TLS, SSH and IKE perform authentication after DH to establish that you are talking to the server/client you meant to talk to. This is called "authenticated Diffie-Hellman".

Usually the client ensures the server is not an impostor by requiring the server to produce a new asymmetric digital signature (and then verifying the signature), thus proving the server possesses the private key matching the public key the client already has (or which the client receives in a certificate and checks the certificate is signed by someone the client already trusts, etc.).

The server may require the same from the client, or some other form of authentication (or no client authentication at all as is common for TLS but not common for SSH and IKE).

Static DH (long term keys) can be used for authentication.
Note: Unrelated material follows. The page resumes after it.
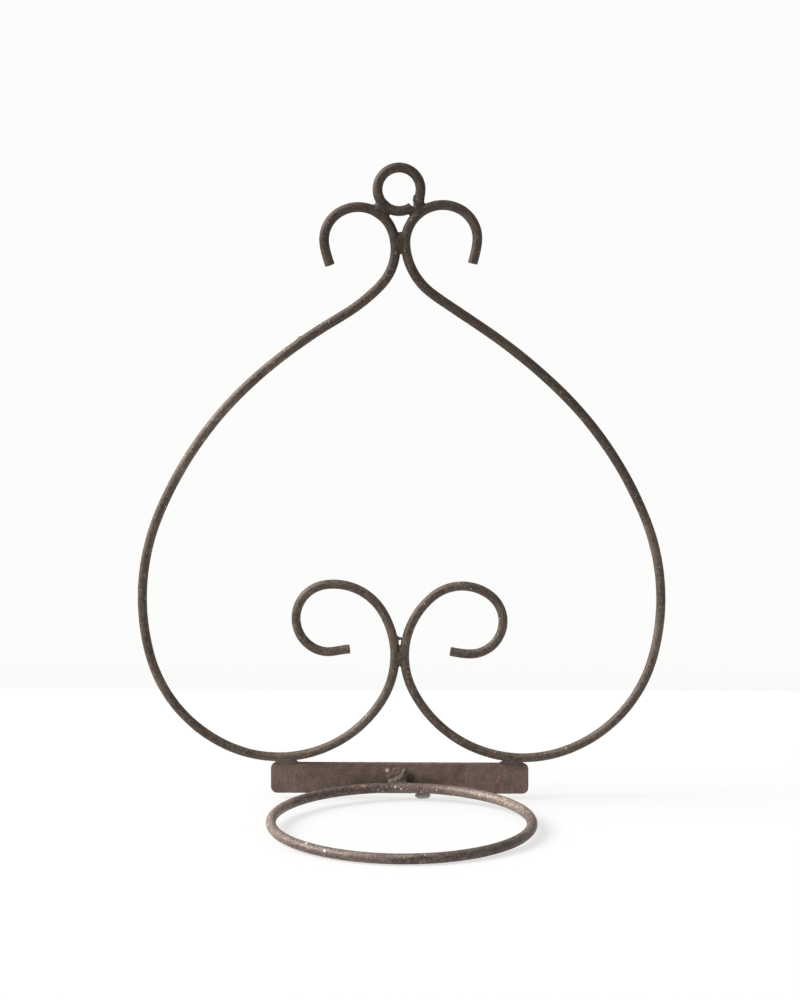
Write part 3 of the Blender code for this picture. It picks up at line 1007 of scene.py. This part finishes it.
def cove_white(foot):
    """Shade low on the backdrop, gone where the strip ends."""
    tree = glowing_white("cove_white", 0.0, 1.0)
    tree.shader.inputs["Specular IOR Level"].default_value = 0.0
    height = tree.node("ShaderNodeSeparateXYZ", {0: tree.node("ShaderNodeTexCoord").outputs["Object"]})
    glow = tree.range(height.outputs[2], foot, foot + COVE_HEIGHT, BACKDROP_SHADED, BACKDROP_LOOKS)
    tree.put(tree.shader.inputs["Emission Strength"], glow)
    return tree.material


def make_dark_dab():
    """The dark dab under the strip, taken as lying on the table and not part of the holder."""
    x, y = DARK_DAB_AT
    low = table_height(y)
    points, faces = [], []
    rows, columns = DARK_DAB_ROWS, DARK_DAB_COLUMNS
    for row in range(rows + 1):
        lift = row / rows
        spread = math.sqrt(1 - (1.6 * lift - 0.7) ** 2)
        for column in range(columns):
            angle = 2 * math.pi * column / columns
            lumpy = spread * (1 + 0.12 * math.sin(3 * angle + 1) + 0.06 * math.sin(7 * angle))
            points.append((
                x + DARK_DAB_SIZE[0] * lumpy * math.cos(angle),
                y + DARK_DAB_SIZE[1] * lumpy * math.sin(angle),
                low * (1 - lift),
            ))  # fmt: skip
    for row in range(rows):
        for column in range(columns):
            after = (column + 1) % columns
            one, other = row * columns, (row + 1) * columns
            faces.append((one + column, one + after, other + after, other + column))
    tree = Tree("dark_dab_grey")
    tree.shader.inputs["Base Color"].default_value = DARK_DAB_GREY
    tree.shader.inputs["Roughness"].default_value = 0.8
    stage_mesh("dark_dab", points, faces, tree.material).shade_smooth()


def main():
    bpy.context.scene.view_settings.view_transform = "Standard"
    left = resampled(rod_line("left_scroll"), ROD_STEP)
    right = resampled(rod_line("right_scroll"), ROD_STEP)
    ring = ring_line()
    scroll("left", left, 1)
    scroll("right", right, 4)
    hanging_ring(ring)
    base_strip()
    pot_ring()
    scroll_welds(left, right)
    ring_welds(left, right, ring)
    strip_welds(left, right)
    pot_ring_weld()
    make_camera()
    make_world()
    make_light()
    make_table()
    make_dark_dab()


for startup in list(bpy.data.objects):
    bpy.data.objects.remove(startup)
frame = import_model()
cad_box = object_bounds()
materials = make_materials()
main()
For example, the client may know the public key share of the server, and the server may know the public key share of the client, and they can send messages to each other by performing DH using the private part of their own key and the public part of the other side's key, establish the same shared secret every time and use it for encryption. The problem with this scheme is that all messages are encrypted with the same key. When the the private part of either side's DH key leaks, the adversary can decrypt all previously recorded communication. To avoid this problem, we use ephemeral DH, with new keys every time and destroy the private part of the key in memory immediately after it has been used.

It is possible to combine ephemeral DH (new key every connection) and static DH (long term key), to use a long term DH key only for authentication while encrypting using newly established keys thus providing forward secrecy as in authenticated DH. If so, the handshake will be two DH operations instead of one DH operation and one digital signature operation. But AFAIK, this variant does not exist in the spec for IKE (or TLS or SSH). You can read about this in Noise protocol framework, if you're interested.